YouTube has published its final feature update round-up for 2025, and it’s a significant one. Rather than a single headline change, this update focuses on creator expression, monetisation, moderation, and AI-assisted content production.

Here’s a clean breakdown of what’s new and how each update could impact creators moving into 2026.

Voice Replies Are Rolling Out at Scale

Voice replies are no longer an experiment.

After limited testing in late 2024 and gradual expansion throughout 2025, YouTube is now opening voice replies to millions of creators. This allows channel owners to respond to comments with short voice notes instead of text.

Why this matters:

  • Adds personality and tone that text replies can’t convey

  • Makes creator–audience interactions feel more human

  • Encourages deeper engagement in comment threads

For creators building community and brand affinity, this is a subtle but powerful upgrade.

Smarter Control Over Auto-Dubbing

YouTube is also improving how auto-dubbing works for viewers.

A new language preference setting allows users to choose when they want dubbed audio and when they don’t. If a video includes the original language and a viewer’s preferred language, YouTube will default back to the original audio instead of forcing a dub.

This gives viewers more control and prevents unwanted or confusing audio translations, particularly for bilingual audiences.
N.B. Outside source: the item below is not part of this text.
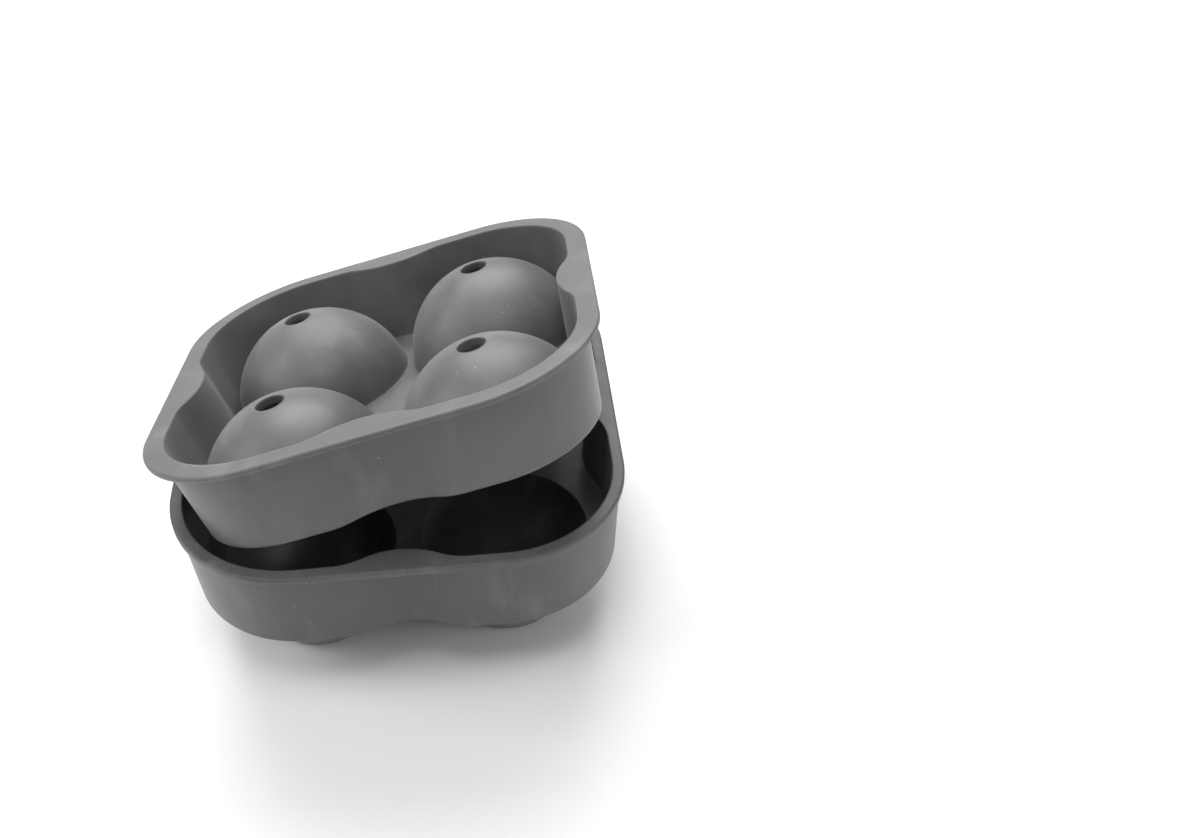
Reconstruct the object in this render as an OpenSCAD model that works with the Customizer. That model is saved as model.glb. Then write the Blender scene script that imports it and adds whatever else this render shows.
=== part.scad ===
// Ice ball mould in soft silicone, made of two moulded halves.
// The lower half stands on the flat feet of its four cups. Its waisted wall ends in
// a flange. The upper half nests inside it: the same waisted wall, a floor on the
// parting plane and four domes, each with a fill hole in its pole.
// The upper half is drawn peeled open about the back left corner of the flange.
//
// Frame: the origin is under the middle of the whole part as it is drawn, at the
// height of the feet. X points right, Y back and Z up. Lengths are in millimetres.

/* [Ice balls] */
// Diameter of one ice ball
ball_d = 45; // [38:0.5:55]
// Distance between the middles of two neighbouring balls
ball_pitch = 52; // [46:0.5:66]
// Diameter of the fill hole in the pole of each dome
fill_d = 7.5; // [6.5:0.25:12]

/* [Silicone] */
// Thickness of the domes and the cups
shell_t = 2.4; // [1.8:0.1:3.4]
// Thickness of the two waisted walls
wall_t = 2.2; // [1.6:0.1:3]
// Thickness of the plate that joins the four cups
deck_t = 3; // [2:0.25:5]
// Thickness of the floor that joins the four domes
floor_t = 2.2; // [1.6:0.1:3.5]
// Thickness of the silicone under each ball
base_t = 2.5; // [2:0.25:5]

/* [Walls] */
// Height of the lower rim above the parting plane
wall_h = 23; // [16:0.5:28]
// Room between a dome and the inner face of the lower rim
lobe_room = 4.3; // [3.5:0.1:8]
// Slope of the lower wall from the vertical, in degrees
lower_draft = 3; // [1:0.25:5]
// Depth of the waist in the middle of each side
waist_depth = 4; // [2:0.25:6]
// Width of one waist, from lobe to lobe
waist_w = 34; // [26:0.5:44]

/* [Flanges] */
// How far the flanges stand out beyond the lower wall at the lobes
lip_w = 1; // [0.5:0.25:4]
// Thickness of the lower flange
lower_lip_t = 2.2; // [1.5:0.1:4]
// Thickness of the upper flange
upper_lip_t = 1.6; // [1.2:0.1:3]
// Radius of the rounded flange edges
lip_edge = 0.6; // [0.3:0.05:0.7]

/* [Feet] */
// Distance from the middle of a foot to the start of its rounded edge
foot_r = 12.5; // [8:0.5:15]
// Radius of the rounded edge of a foot
foot_edge = 3; // [1.5:0.25:5]

/* [Fit and pose] */
// Gap between the two halves where they meet when closed
fit_gap = 0.3; // [0.2:0.05:0.6]
// How far the upper half is peeled open, in degrees
open_angle = 20; // [0:1:60]

/* [Hidden] */
$fn = 96;

ball_r = ball_d / 2;
dome_r = ball_r + shell_t;
lobe_c = ball_pitch / 2;
parting_z = ball_r + base_t;
rim_z = parting_z + wall_h;
deck_z = parting_z - deck_t;
// The upper half sits this much higher than its faces would touch
seat_z = parting_z + fit_gap;
seat_rim_z = rim_z + fit_gap;

// Wall radii are measured from the middle of the nearest ball
lower_slope = tan(lower_draft);
lower_in_top = dome_r + lobe_room;
lower_in_deck = lower_in_top - lower_slope * wall_h;
lower_out_top = lower_in_top + wall_t;
flange_r = lower_out_top + lip_w;

// A wall that swings on the flange corner needs this much room at its foot
corner_reach = lobe_c * sqrt(2) + flange_r;
side_reach = corner_reach + lower_in_top / sqrt(2);
swing = pow(wall_h, 2) / (2 * sqrt(2) * side_reach);
upper_out_top = lower_in_top - fit_gap;
upper_out_floor = lower_in_deck - fit_gap - swing + lower_slope * wall_h / 2;
upper_slope = (upper_out_top - upper_out_floor) / wall_h;

// A waist is one arc that curves in between two arcs that curve out
waist_x = waist_w / 2;
arc_sum = (pow(waist_x, 2) + pow(waist_depth, 2)) / (2 * waist_depth);
waist_turn = asin(waist_x / arc_sum);
shoulder_y = lobe_c + lower_out_top - arc_sum / 2;
waist_y = lobe_c + lower_out_top - waist_depth + arc_sum / 2;
// The arcs cross by this much, so that they meet without a step
arc_lap = 0.03;
// Cutting solids run past the faces that they cut by this much
over = 1;

// The peel line touches the round corner of the flange, midway between the flanges
peel_x = lobe_c + flange_r / sqrt(2);
peel_point = [-peel_x, peel_x, rim_z + fit_gap / 2];
peel_axis = [-1, -1, 0];

// Peeling draws the upper flange out past the lower one, to the left and to the back.
// Half of that moves both halves, which keeps the origin under the middle of the part.
peel_cos = cos(open_angle);
edge_ring_r = flange_r - lip_edge;
edge_ring_z = fit_gap / 2 + upper_lip_t - lip_edge;
ring_reach = edge_ring_r * sqrt((1 + pow(peel_cos, 2)) / 2) + lip_edge;
tilt_reach = peel_x * (1 - peel_cos) + edge_ring_z * sin(open_angle) / sqrt(2);
middle_shift = (ring_reach + tilt_reach - flange_r) / 2;

silicone_grey = [0.36, 0.36, 0.37];

function shoulder_r(r) = lobe_c + r - shoulder_y;
function waist_r(r) = waist_y - (lobe_c + r - waist_depth);
// Where the waist arc meets the shoulder arc
function meet_y(r) = shoulder_y + shoulder_r(r) * cos(waist_turn);

module in_middle() {
  translate([middle_shift, -middle_shift, 0]) children();
}

module at_balls() {
  for (x = [-1, 1], y = [-1, 1])
    translate([x * lobe_c, y * lobe_c, 0]) children();
}

// Extrudes its 2D child along X, with the child's X as Y and the child's Y as Z
module along_x(length) {
  translate([-length / 2, 0, 0])
    rotate([90, 0, 90])
      linear_extrude(length) children();
}

// Rounded square that grows from radius r0 at z0 to radius r1 at z1
module lobed_square(z0, r0, z1, r1) {
  h = z1 - z0;
  b0 = lobe_c + r0;
  b1 = lobe_c + r1;
  translate([0, 0, z0]) {
    at_balls() cylinder(h = h, r1 = r0, r2 = r1);
    for (a = [0, 90])
      rotate(a)
        along_x(ball_pitch) polygon([[-b0, 0], [b0, 0], [b1, h], [-b1, h]]);
  }
}

// Takes the waist out of the front side of a lobed square
module waist_cutter(z0, r0, z1, r1) {
  slope = (r1 - r0) / (z1 - z0);
  a0 = r0 - slope * over;
  a1 = r1 + slope * over;
  h = z1 - z0 + 2 * over;
  far_y = lobe_c + a1 + over;
  translate([0, 0, z0 - over])
    difference() {
      union() {
        along_x(waist_w)
          polygon([[-meet_y(a0), 0], [-meet_y(a1), h], [-far_y, h], [-far_y, 0]]);
        translate([0, -waist_y, 0]) cylinder(h = h, r1 = waist_r(a0), r2 = waist_r(a1));
      }
      for (x = [-waist_x, waist_x])
        translate([x, -shoulder_y, 0])
          cylinder(h = h, r1 = shoulder_r(a0) + arc_lap, r2 = shoulder_r(a1) + arc_lap);
    }
}

// Solid with four lobes and four waists, drafted from radius r0 to radius r1
module waisted(z0, r0, z1, r1) {
  difference() {
    lobed_square(z0, r0, z1, r1);
    for (a = [0:90:270])
      rotate(a) waist_cutter(z0, r0, z1, r1);
  }
}

// Half section of a plate with round edges
module plate_section(half_w, t) {
  square([half_w - lip_edge, t]);
  translate([0, lip_edge]) square([half_w, t - 2 * lip_edge]);
  for (y = [lip_edge, t - lip_edge])
    translate([half_w - lip_edge, y]) circle(lip_edge);
}

// Flange plate: a rounded square with round edges
module flange(z, t) {
  translate([0, 0, z]) {
    at_balls() rotate_extrude() plate_section(flange_r, t);
    for (a = [0:90:270])
      rotate(a) along_x(ball_pitch) plate_section(lobe_c + flange_r, t);
  }
}

// Outer form of one cup, up to the parting plane, with its flat round foot
module cup_form() {
  cup_r = ball_r + base_t;
  dx = foot_r;
  dz = foot_edge - cup_r;
  reach = sqrt(dx * dx + dz * dz);
  turn = atan2(dz, dx) + acos((cup_r - foot_edge) / reach);
  rotate_extrude()
    intersection() {
      square([cup_r, cup_r]);
      union() {
        translate([0, cup_r]) circle(cup_r);
        translate([foot_r, foot_edge]) circle(foot_edge);
        polygon([
          [0, 0],
          [foot_r, 0],
          [foot_r + foot_edge * cos(turn), foot_edge + foot_edge * sin(turn)],
          [cup_r * cos(turn), cup_r + cup_r * sin(turn)],
          [0, cup_r]
        ]);
      }
    }
}

// Half ball that stands on the XY plane
module half_ball(r) {
  rotate_extrude()
    intersection() {
      circle(r);
      square([r, r]);
    }
}

module lower_tray() {
  out_deck = lower_in_deck + wall_t - lower_slope * deck_t;
  in_over = lower_in_top + lower_slope * over;
  color(silicone_grey)
    in_middle()
      difference() {
        union() {
          waisted(deck_z, out_deck, rim_z, lower_out_top);
          flange(rim_z - lower_lip_t, lower_lip_t);
          at_balls() cup_form();
        }
        waisted(parting_z, lower_in_deck, rim_z + over, in_over);
        at_balls() translate([0, 0, parting_z]) sphere(ball_r);
      }
}

// The upper half as it lies when closed
module upper_tray_closed() {
  top_z = seat_rim_z + upper_lip_t;
  in_floor = upper_out_floor + upper_slope * floor_t - wall_t;
  in_over = upper_out_top + upper_slope * (upper_lip_t + over) - wall_t;
  difference() {
    union() {
      difference() {
        union() {
          waisted(seat_z, upper_out_floor, seat_rim_z, upper_out_top);
          flange(seat_rim_z, upper_lip_t);
        }
        waisted(seat_z + floor_t, in_floor, top_z + over, in_over);
      }
      at_balls() translate([0, 0, seat_z]) half_ball(dome_r);
    }
    at_balls() translate([0, 0, seat_z]) sphere(ball_r);
    at_balls() translate([0, 0, seat_z + ball_r / 2]) cylinder(h = ball_r, d = fill_d);
  }
}

module upper_tray() {
  color(silicone_grey)
    in_middle()
      translate(peel_point)
        rotate(a = open_angle, v = peel_axis)
          translate(-peel_point) upper_tray_closed();
}

lower_tray();
upper_tray();
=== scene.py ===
# %% [markdown]
# # An ice ball mould in grey silicone
# The mould is two soft trays. The lower one has four round cups, and the upper
# one, peeled open here, has four domes with a fill hole in each. Both come
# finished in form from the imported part, so this lesson is about what silicone
# looks like: a satin grey skin, soft corners, pale rims and a little dust.

import bpy
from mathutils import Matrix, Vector

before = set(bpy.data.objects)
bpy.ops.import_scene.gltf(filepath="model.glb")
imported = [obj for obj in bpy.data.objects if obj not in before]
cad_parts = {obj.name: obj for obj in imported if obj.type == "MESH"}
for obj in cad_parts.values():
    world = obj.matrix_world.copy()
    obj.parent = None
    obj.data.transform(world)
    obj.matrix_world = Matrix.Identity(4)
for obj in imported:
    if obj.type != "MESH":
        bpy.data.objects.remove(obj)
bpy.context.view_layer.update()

# %% [markdown]
# ## Camera
# The place, the direction and the lens come from matching points on the rims and
# the feet with their places in the picture. The principal point is the middle of
# the picture, so the lens needs no shift.

# %% Camera
CAMERA_AT = Vector((0.0266, -0.2672, 0.2804))
CAMERA_LOOKS = Vector((0.082, 0.739, -0.669))
LENS_MM = 38.28
SENSOR_MM = 36.0
NEAREST_SEEN = 0.01
FARTHEST_SEEN = 20.0

camera_data = bpy.data.cameras.new("camera")
camera_data.lens = LENS_MM
camera_data.sensor_width = SENSOR_MM
camera_data.sensor_fit = "HORIZONTAL"
camera_data.clip_start = NEAREST_SEEN
camera_data.clip_end = FARTHEST_SEEN
camera = bpy.data.objects.new("camera", camera_data)
camera.location = CAMERA_AT
camera.rotation_euler = CAMERA_LOOKS.to_track_quat("-Z", "Y").to_euler()
bpy.context.scene.collection.objects.link(camera)
bpy.context.scene.camera = camera
print("camera at", tuple(CAMERA_AT), "lens", LENS_MM, "mm")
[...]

The YouTube Create App Finally Comes to iOS

YouTube’s standalone Create app, previously Android-only, is now launching on iOS.

The app offers built-in editing tools designed specifically for YouTube creators, making it easier to:

  • Edit videos natively

  • Improve production quality without third-party software

  • Speed up short-form and long-form content workflows

For creators who edit on mobile, this adds another serious option to the toolkit.

Super Chat Goals Expand to Vertical Live Streams

Super Chat Goals, donation milestones that unlock creator rewards, are now available in vertical live streams.

This brings:

  • More interactivity to live content

  • Clear incentives for audience participation

  • Increased monetisation opportunities during live sessions

As vertical live streaming continues to grow, this update aligns monetisation with modern viewing habits.

Channel Guidelines Are Becoming the Norm

YouTube is expanding Channel Guidelines to all creators who have access to intermediate or advanced features.

Channel Guidelines let creators define acceptable behaviour in:

  • Comments

  • Live chats

  • Community posts

Viewers will see these rules:

  • The first time they interact with a channel

  • At the top of comment sections on supported platforms

This gives creators more control over tone, boundaries, and moderation, without relying purely on reactive moderation tools.

AI Image Creation Comes to Community Posts

Google is rolling out its latest generative AI image model internally referred to as Nano Banana to YouTube posts.

This allows creators to:

  • Edit or generate images via text prompts

  • Change backgrounds, outfits, hairstyles, or settings

  • Remove unwanted objects or visual distractions

The feature is currently limited to users aged 18+ in select countries (including the U.S., Canada, New Zealand, and India), but it signals a broader push toward AI-assisted creativity inside the platform itself.

AI-Suggested Shorts From Long-Form Videos

YouTube is also testing AI-generated suggestions for Shorts, pulled automatically from long-form content.

Initially limited to podcast playlists and creators in the U.S. and Canada, this feature:

  • Identifies moments suitable for short-form clips

  • Helps creators repurpose content faster

  • Supports growth in Shorts without manual editing

Given the reach and engagement Shorts now deliver, this could become one of the most valuable creator tools on the platform.

Comment Summaries Are Being Tested

Some videos will now display AI-generated comment summaries at the top of the comment section.

These summaries highlight:

  • Common questions

  • Key discussion themes

  • Viewer sentiment

The feature is enabled by default, but viewers must tap “Get summary” to see it and can simply ignore it if they prefer the full comment feed.

Subtle Changes to the Shorts Dislike Button

Finally, YouTube is experimenting with adjustments to the Dislike button on Shorts, aiming to reduce confusion around what the action actually represents.

Details are limited for now, but the goal appears to be better signalling rather than removing the feature.

The Bigger Picture

Taken together, YouTube’s final 2025 updates point clearly in one direction:

  • More creator expression

  • Stronger community control

  • Deeper monetisation hooks

  • AI embedded directly into everyday workflows

Rather than dramatic platform overhauls, YouTube is quietly refining how creators connect, create, and earn, setting the stage for a more interactive and AI-assisted creator economy in 2026.

If you’re building a serious presence on the platform, these are changes worth leaning into early.